Казалось, Кристин медленно погружается в оцепенение, подобное смерти. Но тут в округу пришло поветрие, сыновья ее слегли, и мать пробудилась к жизни.
Недуг этот был более опасен для взрослых, нежели для детей. Ивар хворал очень тяжело, и никто не думал, что он выживет. Горячка и беспамятство пробудили в юноше богатырскую силу, он страшно кричал, то и дело порываясь вскочить и взяться за оружие. Видно, ему вновь чудилась смерть отца. Ноккве и Бьёргюльфу стоило больших усилий удержать его в постели. А после свалился и Бьёргюльф. Лавранс лежал с опухшим до неузнаваемости, покрытым сыпью лицом, а глаза его мертвым, тусклым блеском светили из узких щелок. Казалось, будто их пожирает огонь лихорадки.

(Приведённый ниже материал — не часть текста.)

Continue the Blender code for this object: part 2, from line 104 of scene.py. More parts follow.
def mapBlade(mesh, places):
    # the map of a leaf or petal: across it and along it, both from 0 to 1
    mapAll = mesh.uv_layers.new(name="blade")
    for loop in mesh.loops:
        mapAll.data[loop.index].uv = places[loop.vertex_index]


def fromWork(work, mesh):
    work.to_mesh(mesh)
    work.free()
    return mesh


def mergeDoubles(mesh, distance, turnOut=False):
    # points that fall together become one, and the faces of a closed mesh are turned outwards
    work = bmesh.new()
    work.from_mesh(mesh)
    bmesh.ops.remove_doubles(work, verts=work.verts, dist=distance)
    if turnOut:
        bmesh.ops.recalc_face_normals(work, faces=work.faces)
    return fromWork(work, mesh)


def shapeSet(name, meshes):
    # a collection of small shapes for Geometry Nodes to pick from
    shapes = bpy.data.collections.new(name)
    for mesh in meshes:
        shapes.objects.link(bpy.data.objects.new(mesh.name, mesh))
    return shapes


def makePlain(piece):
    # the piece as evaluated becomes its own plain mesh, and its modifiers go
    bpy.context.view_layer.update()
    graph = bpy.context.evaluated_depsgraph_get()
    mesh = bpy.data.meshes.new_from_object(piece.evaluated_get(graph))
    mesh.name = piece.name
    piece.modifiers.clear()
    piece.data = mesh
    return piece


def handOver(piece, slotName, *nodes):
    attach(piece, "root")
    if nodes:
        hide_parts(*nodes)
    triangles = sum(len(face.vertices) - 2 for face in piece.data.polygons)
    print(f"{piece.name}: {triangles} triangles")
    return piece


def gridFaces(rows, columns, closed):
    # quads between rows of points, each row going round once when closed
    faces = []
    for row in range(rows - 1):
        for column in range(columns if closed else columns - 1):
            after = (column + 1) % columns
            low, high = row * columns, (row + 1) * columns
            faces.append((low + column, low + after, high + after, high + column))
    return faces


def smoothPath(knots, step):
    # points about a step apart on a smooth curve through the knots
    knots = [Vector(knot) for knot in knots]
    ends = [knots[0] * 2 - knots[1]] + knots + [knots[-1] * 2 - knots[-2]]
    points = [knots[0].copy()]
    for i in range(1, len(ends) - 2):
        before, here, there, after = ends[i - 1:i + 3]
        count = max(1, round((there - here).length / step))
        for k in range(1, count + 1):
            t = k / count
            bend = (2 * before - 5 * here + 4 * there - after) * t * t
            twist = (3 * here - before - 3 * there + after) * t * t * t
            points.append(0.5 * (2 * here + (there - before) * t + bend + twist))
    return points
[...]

Мать бодрствовала подле этих трех сыновей в верхней горнице. Ноккве и Гэуте перенесли эту болезнь в младенчестве, а Скюле хворал не так уж тяжко. Они с Мюнаном лежали внизу, а за ними ходила Фрида. Никто не думал, что Мюнану угрожает опасность, но он никогда не отличался крепким здоровьем, и как-то вечером, когда уже все были уверены, что Мюнан почти исцелен, он вдруг потерял сознание. Фрида едва успела кликнуть Кристин, та сбежала вниз, а Мюнан тут же угас у нее на руках.

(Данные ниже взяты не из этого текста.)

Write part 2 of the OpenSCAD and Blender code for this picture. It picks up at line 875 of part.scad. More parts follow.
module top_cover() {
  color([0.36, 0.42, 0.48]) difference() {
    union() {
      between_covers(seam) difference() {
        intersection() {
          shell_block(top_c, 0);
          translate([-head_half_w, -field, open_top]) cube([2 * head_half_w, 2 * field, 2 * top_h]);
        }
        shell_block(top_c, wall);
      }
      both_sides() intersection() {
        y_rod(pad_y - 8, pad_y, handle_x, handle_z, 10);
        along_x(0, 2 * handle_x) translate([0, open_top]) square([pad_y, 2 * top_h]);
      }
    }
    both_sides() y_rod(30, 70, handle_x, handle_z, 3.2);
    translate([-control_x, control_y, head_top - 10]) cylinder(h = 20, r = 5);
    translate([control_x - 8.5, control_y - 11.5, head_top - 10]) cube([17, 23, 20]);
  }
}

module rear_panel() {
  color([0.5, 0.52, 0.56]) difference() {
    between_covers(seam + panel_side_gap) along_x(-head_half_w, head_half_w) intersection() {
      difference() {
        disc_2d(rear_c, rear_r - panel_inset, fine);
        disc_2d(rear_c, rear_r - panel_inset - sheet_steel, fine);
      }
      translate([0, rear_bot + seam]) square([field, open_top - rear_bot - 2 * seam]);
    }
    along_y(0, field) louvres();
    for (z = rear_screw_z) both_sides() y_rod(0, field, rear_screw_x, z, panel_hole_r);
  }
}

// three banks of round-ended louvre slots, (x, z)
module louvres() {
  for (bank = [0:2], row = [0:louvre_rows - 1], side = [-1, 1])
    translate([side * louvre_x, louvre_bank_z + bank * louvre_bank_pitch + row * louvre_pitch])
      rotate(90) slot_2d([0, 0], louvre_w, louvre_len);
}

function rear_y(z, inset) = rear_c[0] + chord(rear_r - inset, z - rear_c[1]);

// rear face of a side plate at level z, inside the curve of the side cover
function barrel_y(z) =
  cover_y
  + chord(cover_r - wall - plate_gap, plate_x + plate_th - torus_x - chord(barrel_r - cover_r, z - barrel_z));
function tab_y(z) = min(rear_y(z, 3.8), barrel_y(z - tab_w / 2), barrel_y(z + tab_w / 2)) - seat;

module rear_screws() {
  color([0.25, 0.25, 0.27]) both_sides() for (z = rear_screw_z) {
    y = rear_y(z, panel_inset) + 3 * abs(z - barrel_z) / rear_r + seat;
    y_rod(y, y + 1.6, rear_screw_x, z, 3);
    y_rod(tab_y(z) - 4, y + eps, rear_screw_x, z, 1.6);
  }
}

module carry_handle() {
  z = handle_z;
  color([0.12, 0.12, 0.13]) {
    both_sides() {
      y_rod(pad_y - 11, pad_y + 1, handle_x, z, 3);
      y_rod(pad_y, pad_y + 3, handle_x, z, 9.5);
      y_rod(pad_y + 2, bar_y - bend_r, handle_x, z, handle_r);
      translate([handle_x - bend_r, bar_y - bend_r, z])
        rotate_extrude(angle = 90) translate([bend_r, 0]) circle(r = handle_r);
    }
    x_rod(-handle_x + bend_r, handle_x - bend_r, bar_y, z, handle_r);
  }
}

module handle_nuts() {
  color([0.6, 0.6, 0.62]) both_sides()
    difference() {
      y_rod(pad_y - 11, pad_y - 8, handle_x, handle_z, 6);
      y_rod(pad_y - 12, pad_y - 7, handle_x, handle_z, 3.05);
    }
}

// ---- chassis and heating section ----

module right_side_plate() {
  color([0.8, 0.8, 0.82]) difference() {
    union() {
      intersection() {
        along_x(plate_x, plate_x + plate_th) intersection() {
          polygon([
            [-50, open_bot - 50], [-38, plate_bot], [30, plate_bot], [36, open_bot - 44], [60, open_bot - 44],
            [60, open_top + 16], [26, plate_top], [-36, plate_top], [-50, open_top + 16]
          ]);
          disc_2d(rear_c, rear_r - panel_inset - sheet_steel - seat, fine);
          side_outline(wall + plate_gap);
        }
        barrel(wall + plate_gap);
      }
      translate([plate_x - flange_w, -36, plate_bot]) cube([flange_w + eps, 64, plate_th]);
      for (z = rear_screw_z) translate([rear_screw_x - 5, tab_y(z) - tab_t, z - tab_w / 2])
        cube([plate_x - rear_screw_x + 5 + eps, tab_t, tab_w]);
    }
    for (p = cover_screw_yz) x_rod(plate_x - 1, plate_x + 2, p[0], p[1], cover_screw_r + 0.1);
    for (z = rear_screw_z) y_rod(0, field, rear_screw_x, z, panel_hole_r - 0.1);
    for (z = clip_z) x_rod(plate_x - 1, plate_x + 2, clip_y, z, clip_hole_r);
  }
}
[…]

Смерть мальчика пробудила мать и повергла ее в новое, живое отчаяние. В ту пору, когда умер маленький Эрленд, безумная скорбь Кристин о малютке, оторванном смертью от материнской груди, была словно окрашена в красный цвет воспоминаниями обо всех сокрушенных мечтах о счастье. Тогда самая буря, поднявшаяся в сердце Кристин, удерживала ее на ногах. Но крайнее напряжение, которое было сломлено в тот момент, когда на ее глазах убили мужа, оставило после себя такую усталость в душе, что Кристин была уверена: скоро и она умрет от печали об Эрленде. И эта уверенность смягчала жалящую остроту боли. Кристин чувствовала, как сумерки и тени все больше обступают ее, и ожидала, что скоро и перед ней разверзнется могила…
Теперь над мертвым тельцем Мюнана мать стояла поседевшая от горя, но пробудившаяся. Этот красивый, милый мальчуган так долго был ее меньшеньким – ее последнее дитя, которое она еще могла баловать и над которым посмеивалась в душе, когда ей приходилось серьезным и строгим тоном выговаривать ему за его маленькие, детские проступки. И он был таким ласковым и так любил свою мать! Ей казалось, будто вонзили нож в ее живую плоть. Нет, она все еще была крепко связана с жизнью. Не может женщина умереть так легко, как это казалось Кристин, если она вспоила своей кровью так много новых молодых сердец.
В холодном, трезвом отчаянии ходила она от мертвого ребенка, лежащего на смертной соломе, к своим больным сыновьям. Мюнан лежал в старом стабюре, где раньше лежал его маленький брат и затем отец, – три смерти в усадьбе меньше чем за один год. С замирающим от страха сердцем, но застывшая и молчаливая, ждала Кристин, что вот-вот умрет следующий ребенок, – она ждала этого, как ожидают неотвратимой судьбы. Никогда не понимала она в достаточной мере, каким счастьем одарил ее бог, дав ей так много детей. Нет, хуже всего, что она все-таки отчасти понимала это, но думала больше о муках, о боли, о страхе, о заботах. Хотя по той пустоте, которую Кристин ощущала всякий раз, когда ребенок вырастал и уходил из-под ее крыла, и по тому восторгу, который она чувствовала, когда новое дитя появлялось у ее груди, Кристин снова и снова убеждалась, что радостей дети приносят несказанно больше, нежели горя и забот. Кристин досадовала, что отец ее детей был таким ненадежным человеком и столь мало пекся о тех, кто продолжит его род. Но она всегда забывала, что он не был иным и в то время, когда она сама нарушила божью заповедь и растоптала свою собственную родню, чтобы соединиться с ним.